Entre os Davidsbündler também estavam algumas figuras imaginárias, heterônimos criados por Schumann para expressar aspectos contrastantes de sua personalidade e, em suas palavras, equilibrar de forma bem-humorada Dichtung und Warheit, “poesia e verdade”. Havia o sereno Eusebius, quieto e sonhador, e o selvagem Florestan, impetuoso e temperamental. O equilíbrio entre os dois era dado por Mestre Raro, usualmente uma representação de Friedrich Wieck, professor de piano e sogro de Schumann, que não poucas vezes era quem dava a palavra final nas críticas e textos construídos em forma de diálogo.

É interessante notar também a influência da sociedade imaginária em suas composições: Florestan e Eusebius são os nomes assinados em diversas obras do período e têm suas representações musicais em duas das 20 pequenas peças para piano do “Carnaval”, op. 9 – ciclo em que aparecem também Clara Wieck (“Chiarina”), Paganini e Chopin, que teve muitos de seus trabalhos louvados com empolgação pelos personagens de Schumann.
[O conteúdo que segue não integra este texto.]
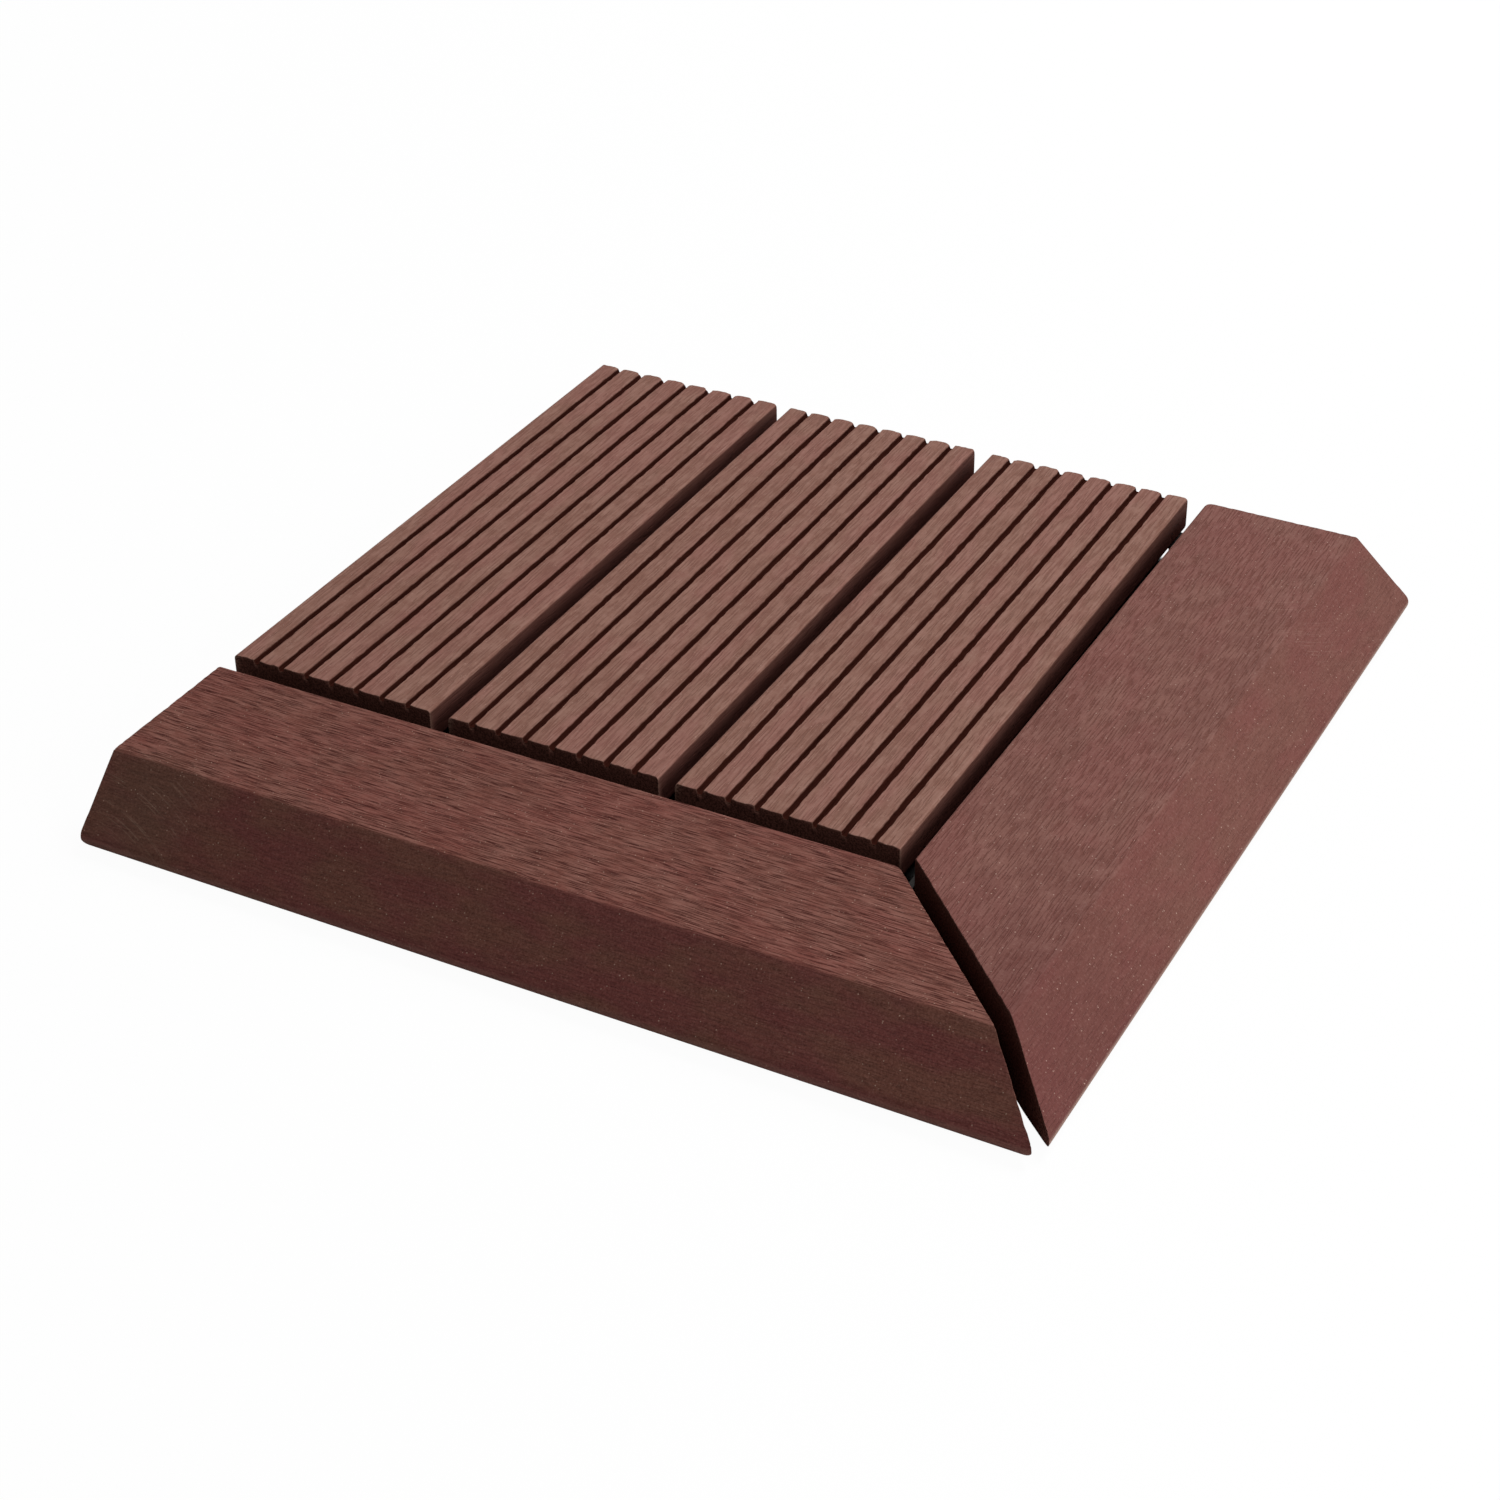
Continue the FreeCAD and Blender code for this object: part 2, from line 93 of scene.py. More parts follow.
def ease(tree, value, low, high, bottom=0.0, top=1.0):
    """A soft step: bottom where the value is under low, top where it is over high."""
    made = add_node(
        tree, "MapRange", {"interpolation_type": "SMOOTHSTEP"},
        Value=value, From_Min=low, From_Max=high, To_Min=bottom, To_Max=top,
    )
    return made.outputs["Result"]


def tint(tree, share, below, above):
    """One colour turning into another by a share from 0 to 1."""
    made = add_node(tree, "Mix", {"data_type": "RGBA"})
    for name, value in (("Factor", share), ("A", below), ("B", above)):
        socket = [item for item in made.inputs if item.name == name and item.enabled][0]
        plug(tree, socket, (*value, 1) if isinstance(value, tuple) else value)
    return [item for item in made.outputs if item.enabled][0]


def emptied_tree(owner):
    """The node tree of a material or world, with nothing in it."""
    owner.use_nodes = True
    owner.node_tree.nodes.clear()
    return owner.node_tree


def new_material(name):
    """A material, its node tree, its main shader and its places on the object in millimetres."""
    material = bpy.data.materials.new(name)
    tree = emptied_tree(material)
    shader = add_node(tree, "BsdfPrincipled")
    add_node(tree, "OutputMaterial", Surface=shader.outputs["BSDF"])
    source = add_node(tree, "TexCoord").outputs["Object"]
    place = add_node(tree, "Mapping", Vector=source, Scale=(1 / MM, 1 / MM, 1 / MM)).outputs["Vector"]
    return material, tree, shader, place


def faces_up(tree):
    """1 on what faces up, 0 on an upright wall and -1 on what faces down."""
    normal = add_node(tree, "NewGeometry").outputs["Normal"]
    return add_node(tree, "SeparateXYZ", Vector=normal).outputs["Z"]


def make_bump(tree, height, depth):
    """A normal that stands for relief of the given depth in millimetres."""
    return add_node(tree, "Bump", Height=height, Strength=1.0, Distance=depth * MM).outputs["Normal"]


def moulded_black():
    """Satin black with a fine moulded skin and a little pale dust on what faces up."""
    material, tree, shader, place = new_material("moulded_black")
    grain = noise(tree, place, PLASTIC_GRAIN_SCALE, 4)
    patches = noise(tree, place, DUST_SCALE, 4)
    dust = ease(tree, patches, 0.3, 0.7, 0.1, 0.5)
    dust = calculate(tree, "MULTIPLY", ease(tree, faces_up(tree), 0.4, 1.0), dust)
    feed(
        tree, shader,
        Base_Color=tint(tree, dust, PLASTIC_BLACK, PALE_DUST),
        Roughness=ease(tree, grain, 0.3, 0.7, 0.55, 0.7),
        Specular_IOR_Level=PLASTIC_SPECULAR,
        Normal=make_bump(tree, grain, PLASTIC_GRAIN_DEPTH),
    )
    return material


def dress(node, material):
    """Gives a CAD solid that stays in sight a better material."""
    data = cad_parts[node].data
    for place in range(len(data.materials)):
        data.materials[place] = material


dress("base_grid", moulded_black())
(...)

Fechando o cortejo carnavalesco imaginário está ainda a Marche des Davidsbündler contre les Philistines, que cita um antigo tema do século XVII, simbolizando idéias ultrapassadas e antigas a serem derrubadas.


Em 1853, nove anos depois de ter deixado o comando da Neue Zeitschrift, Schumann escrevia que cada época tem sua sociedade secreta de espíritos afins. Em certo sentido, podemos ser ainda hoje Daviditas (embora bem reais, sem doppelgänger ou alter-egos - ao menos até onde se sabe!), lutando contra o filistinismo que pinta grandes obras e idéias como monstros complicados e inacessíveis demais. Dadas as devidas proporções, o objetivo atual de muitos entre nós continua sendo aquele do século XIX: a elevação de padrões. Isso não significa que apenas um grupo deva desejar pegar para si e transformar em “sabedoria oculta” todo o legado cultural ocidental, mas sim que é bom que este seja preservado e restaurado ao lugar devido – que não é o de opressor de pobres mentes engessadas e nem de salvador de pobres almas perdidas, mas sim de instrumento valioso para a formação humana.